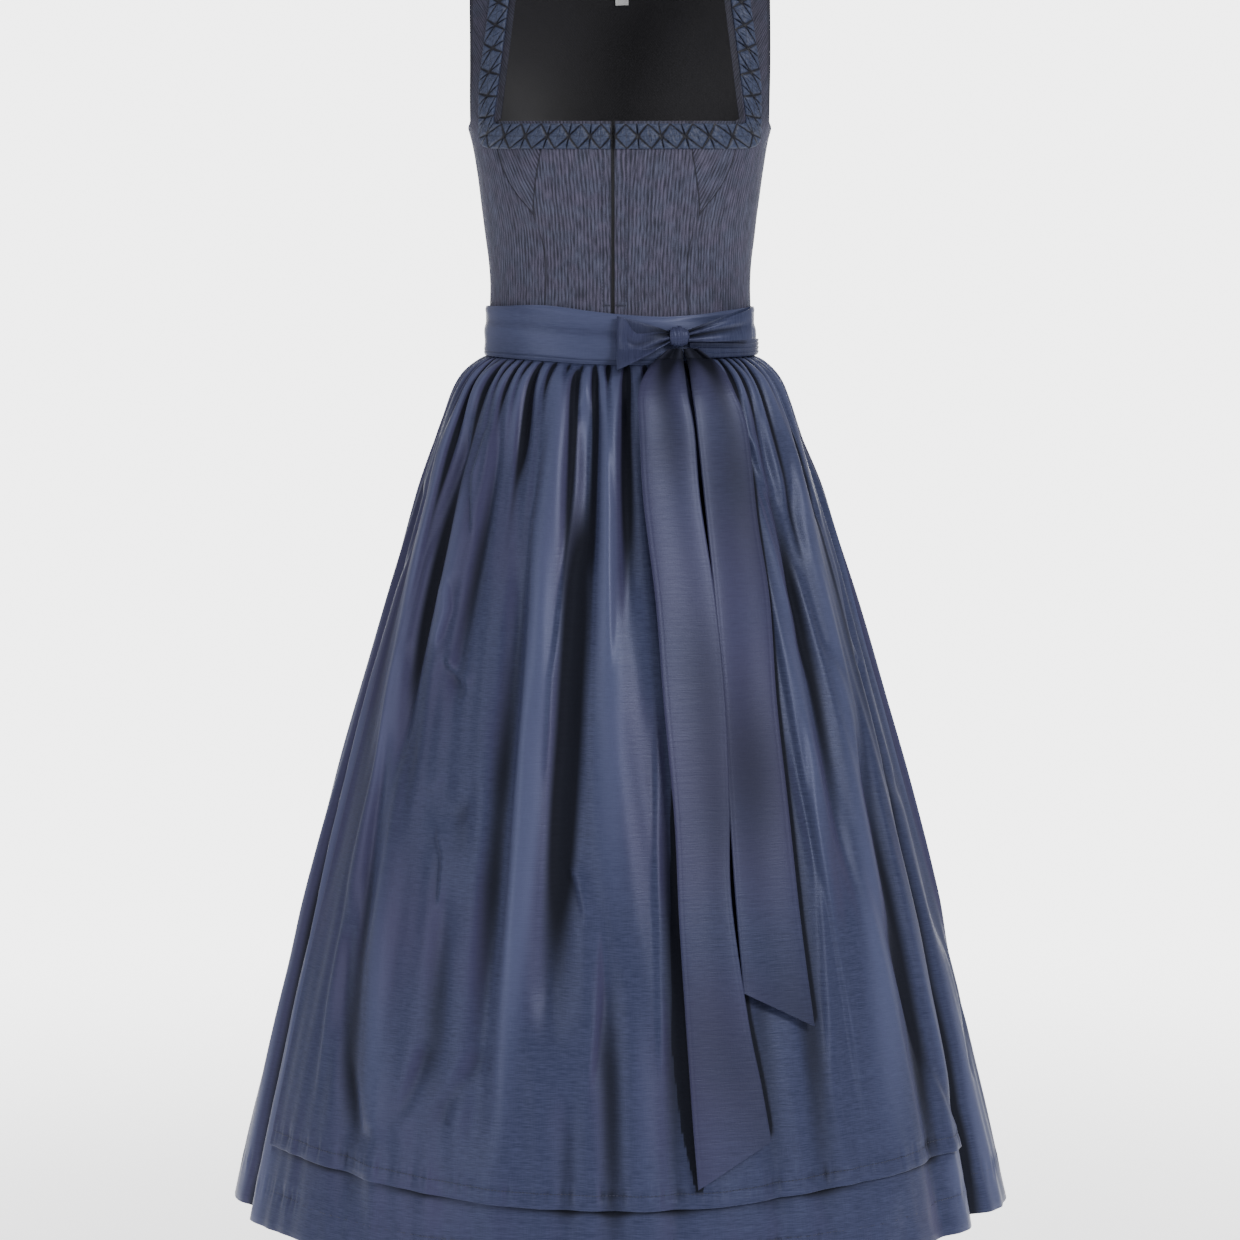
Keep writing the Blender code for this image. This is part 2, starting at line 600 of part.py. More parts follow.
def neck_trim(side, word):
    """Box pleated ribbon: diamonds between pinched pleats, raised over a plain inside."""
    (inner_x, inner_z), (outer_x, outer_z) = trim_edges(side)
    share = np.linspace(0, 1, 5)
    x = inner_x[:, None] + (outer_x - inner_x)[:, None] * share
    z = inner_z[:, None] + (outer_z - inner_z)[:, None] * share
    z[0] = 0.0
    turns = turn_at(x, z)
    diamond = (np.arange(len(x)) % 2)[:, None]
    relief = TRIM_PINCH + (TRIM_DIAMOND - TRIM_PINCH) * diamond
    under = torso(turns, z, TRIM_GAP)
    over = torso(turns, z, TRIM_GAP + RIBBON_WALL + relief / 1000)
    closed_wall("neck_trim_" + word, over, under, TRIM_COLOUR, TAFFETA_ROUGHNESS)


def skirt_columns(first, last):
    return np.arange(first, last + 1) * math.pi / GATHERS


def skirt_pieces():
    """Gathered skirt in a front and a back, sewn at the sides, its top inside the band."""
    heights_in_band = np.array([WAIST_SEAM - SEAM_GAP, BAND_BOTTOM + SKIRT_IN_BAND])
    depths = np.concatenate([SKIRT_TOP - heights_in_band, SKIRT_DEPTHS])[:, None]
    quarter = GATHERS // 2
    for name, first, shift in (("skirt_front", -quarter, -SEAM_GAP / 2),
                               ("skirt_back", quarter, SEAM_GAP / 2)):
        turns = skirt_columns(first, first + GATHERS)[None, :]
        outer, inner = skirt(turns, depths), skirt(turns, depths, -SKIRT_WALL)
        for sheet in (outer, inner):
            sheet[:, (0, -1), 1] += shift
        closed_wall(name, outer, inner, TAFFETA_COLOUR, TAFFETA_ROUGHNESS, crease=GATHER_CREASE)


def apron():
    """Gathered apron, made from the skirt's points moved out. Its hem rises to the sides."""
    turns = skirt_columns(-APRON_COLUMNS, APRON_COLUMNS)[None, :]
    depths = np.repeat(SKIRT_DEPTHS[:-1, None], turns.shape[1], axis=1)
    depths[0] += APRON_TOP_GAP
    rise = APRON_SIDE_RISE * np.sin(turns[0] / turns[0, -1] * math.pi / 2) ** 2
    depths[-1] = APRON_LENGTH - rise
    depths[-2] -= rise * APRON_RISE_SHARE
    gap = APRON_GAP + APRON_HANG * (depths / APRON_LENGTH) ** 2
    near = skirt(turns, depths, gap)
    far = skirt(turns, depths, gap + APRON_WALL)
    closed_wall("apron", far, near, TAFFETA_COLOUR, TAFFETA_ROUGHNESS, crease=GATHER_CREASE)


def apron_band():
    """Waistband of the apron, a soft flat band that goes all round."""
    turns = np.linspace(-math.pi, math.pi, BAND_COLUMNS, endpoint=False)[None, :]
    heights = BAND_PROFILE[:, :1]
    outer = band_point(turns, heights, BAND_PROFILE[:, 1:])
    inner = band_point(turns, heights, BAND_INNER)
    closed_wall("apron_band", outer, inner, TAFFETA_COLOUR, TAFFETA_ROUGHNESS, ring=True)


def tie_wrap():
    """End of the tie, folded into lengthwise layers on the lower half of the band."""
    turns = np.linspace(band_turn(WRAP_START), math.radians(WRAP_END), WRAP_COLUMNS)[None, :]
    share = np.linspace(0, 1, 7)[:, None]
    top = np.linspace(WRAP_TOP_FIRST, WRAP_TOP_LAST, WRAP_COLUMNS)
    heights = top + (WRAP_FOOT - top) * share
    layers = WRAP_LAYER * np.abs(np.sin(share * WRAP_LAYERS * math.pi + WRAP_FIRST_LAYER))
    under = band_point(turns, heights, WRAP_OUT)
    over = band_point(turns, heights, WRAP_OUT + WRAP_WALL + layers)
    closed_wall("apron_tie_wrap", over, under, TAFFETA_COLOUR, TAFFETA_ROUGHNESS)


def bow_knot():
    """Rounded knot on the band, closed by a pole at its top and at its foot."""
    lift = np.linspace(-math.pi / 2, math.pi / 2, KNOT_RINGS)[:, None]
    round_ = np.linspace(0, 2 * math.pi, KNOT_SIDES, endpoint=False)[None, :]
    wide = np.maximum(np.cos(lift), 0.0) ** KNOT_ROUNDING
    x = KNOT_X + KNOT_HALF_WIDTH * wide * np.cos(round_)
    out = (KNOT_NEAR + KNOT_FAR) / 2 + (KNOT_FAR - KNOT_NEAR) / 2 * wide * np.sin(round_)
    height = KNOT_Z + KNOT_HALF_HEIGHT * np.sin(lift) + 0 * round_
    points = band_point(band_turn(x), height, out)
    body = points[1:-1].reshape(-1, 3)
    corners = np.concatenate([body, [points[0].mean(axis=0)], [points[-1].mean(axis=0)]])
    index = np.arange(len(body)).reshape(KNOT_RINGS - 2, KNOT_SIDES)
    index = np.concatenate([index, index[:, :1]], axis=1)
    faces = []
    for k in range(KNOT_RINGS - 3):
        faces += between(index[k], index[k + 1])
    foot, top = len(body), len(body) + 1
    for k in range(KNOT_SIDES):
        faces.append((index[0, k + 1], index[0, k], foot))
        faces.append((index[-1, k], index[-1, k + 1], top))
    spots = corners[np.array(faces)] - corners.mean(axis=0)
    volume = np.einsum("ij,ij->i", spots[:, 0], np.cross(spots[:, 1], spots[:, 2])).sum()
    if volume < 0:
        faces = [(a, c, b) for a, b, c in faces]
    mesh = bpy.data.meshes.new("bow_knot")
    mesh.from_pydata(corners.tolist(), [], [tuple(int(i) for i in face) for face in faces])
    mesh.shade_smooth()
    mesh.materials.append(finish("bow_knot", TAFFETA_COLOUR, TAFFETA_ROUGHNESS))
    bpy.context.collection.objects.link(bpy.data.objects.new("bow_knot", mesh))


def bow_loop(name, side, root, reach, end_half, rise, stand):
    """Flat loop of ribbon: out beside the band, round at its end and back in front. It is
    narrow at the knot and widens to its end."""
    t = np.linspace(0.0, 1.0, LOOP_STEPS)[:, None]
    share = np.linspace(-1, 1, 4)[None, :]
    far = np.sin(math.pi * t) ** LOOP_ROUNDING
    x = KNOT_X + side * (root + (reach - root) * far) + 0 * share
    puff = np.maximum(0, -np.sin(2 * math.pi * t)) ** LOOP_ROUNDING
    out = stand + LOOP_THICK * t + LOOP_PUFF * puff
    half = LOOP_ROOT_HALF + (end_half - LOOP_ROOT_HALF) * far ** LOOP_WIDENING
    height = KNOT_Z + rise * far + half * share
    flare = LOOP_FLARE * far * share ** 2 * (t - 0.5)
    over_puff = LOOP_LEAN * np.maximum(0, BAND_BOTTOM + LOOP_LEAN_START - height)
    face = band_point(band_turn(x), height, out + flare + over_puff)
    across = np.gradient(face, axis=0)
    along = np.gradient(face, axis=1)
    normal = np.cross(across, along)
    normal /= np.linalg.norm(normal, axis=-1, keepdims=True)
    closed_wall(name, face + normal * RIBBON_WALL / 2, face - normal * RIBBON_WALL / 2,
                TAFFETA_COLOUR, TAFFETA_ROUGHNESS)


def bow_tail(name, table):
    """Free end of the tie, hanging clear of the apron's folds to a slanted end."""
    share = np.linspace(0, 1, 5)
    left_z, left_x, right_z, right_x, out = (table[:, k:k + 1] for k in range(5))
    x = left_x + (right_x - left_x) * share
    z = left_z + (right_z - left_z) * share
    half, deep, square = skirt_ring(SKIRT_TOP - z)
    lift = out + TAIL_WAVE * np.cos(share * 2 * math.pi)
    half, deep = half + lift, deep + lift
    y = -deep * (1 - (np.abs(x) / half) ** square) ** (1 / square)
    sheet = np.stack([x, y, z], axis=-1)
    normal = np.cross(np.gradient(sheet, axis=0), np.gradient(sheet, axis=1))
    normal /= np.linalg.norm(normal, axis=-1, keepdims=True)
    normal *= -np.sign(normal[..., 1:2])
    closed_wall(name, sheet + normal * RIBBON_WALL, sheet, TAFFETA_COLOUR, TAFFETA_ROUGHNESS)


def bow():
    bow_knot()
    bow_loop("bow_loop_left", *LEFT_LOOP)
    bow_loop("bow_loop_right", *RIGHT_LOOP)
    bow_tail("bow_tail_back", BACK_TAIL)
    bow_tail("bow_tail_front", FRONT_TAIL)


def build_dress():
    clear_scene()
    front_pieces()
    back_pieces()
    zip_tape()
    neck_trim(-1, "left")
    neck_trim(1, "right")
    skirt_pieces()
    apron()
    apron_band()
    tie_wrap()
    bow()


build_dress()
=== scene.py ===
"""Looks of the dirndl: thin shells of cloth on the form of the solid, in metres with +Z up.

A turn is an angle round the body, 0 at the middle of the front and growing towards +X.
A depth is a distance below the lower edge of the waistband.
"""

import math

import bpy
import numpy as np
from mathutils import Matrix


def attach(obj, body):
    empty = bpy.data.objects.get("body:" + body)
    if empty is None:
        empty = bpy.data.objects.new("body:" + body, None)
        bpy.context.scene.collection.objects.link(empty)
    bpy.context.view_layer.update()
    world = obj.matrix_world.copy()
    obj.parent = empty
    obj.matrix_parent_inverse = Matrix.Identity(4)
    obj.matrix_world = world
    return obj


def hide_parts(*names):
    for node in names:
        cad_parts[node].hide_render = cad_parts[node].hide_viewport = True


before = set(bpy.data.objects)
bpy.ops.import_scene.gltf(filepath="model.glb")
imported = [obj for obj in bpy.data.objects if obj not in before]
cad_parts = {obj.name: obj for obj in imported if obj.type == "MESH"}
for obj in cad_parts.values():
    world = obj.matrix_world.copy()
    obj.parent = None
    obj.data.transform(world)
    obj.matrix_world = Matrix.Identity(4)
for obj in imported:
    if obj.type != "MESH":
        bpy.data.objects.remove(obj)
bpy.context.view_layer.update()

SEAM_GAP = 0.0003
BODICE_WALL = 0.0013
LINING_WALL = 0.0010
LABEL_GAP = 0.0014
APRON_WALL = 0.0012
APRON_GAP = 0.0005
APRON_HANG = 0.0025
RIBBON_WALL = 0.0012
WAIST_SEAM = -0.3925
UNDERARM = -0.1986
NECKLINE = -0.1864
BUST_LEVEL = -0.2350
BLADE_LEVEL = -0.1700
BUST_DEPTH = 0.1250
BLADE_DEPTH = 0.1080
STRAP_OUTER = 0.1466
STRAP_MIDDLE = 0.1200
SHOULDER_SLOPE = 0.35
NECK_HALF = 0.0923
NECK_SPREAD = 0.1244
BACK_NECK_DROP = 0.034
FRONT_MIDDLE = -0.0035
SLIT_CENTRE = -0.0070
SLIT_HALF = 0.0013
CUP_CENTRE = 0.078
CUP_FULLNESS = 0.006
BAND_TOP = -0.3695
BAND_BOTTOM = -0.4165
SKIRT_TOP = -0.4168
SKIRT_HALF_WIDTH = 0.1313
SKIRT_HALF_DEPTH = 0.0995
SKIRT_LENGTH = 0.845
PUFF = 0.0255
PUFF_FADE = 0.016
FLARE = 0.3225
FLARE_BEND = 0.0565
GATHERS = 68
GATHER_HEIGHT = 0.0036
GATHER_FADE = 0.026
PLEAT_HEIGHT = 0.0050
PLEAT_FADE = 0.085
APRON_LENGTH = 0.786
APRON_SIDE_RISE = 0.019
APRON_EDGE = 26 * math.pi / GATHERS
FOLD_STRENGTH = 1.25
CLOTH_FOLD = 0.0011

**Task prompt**
Transcribe, exactly and exclusively, the run of lines that opens with the line bearing "back_pieces()" and closes with the line bearing "bpy.context.scene.collection.objects.link(empty)".

**Reply to the task**
    back_pieces()
    zip_tape()
    neck_trim(-1, "left")
    neck_trim(1, "right")
    skirt_pieces()
    apron()
    apron_band()
    tie_wrap()
    bow()


build_dress()
=== scene.py ===
"""Looks of the dirndl: thin shells of cloth on the form of the solid, in metres with +Z up.

A turn is an angle round the body, 0 at the middle of the front and growing towards +X.
A depth is a distance below the lower edge of the waistband.
"""

import math

import bpy
import numpy as np
from mathutils import Matrix


def attach(obj, body):
    empty = bpy.data.objects.get("body:" + body)
    if empty is None:
        empty = bpy.data.objects.new("body:" + body, None)
        bpy.context.scene.collection.objects.link(empty)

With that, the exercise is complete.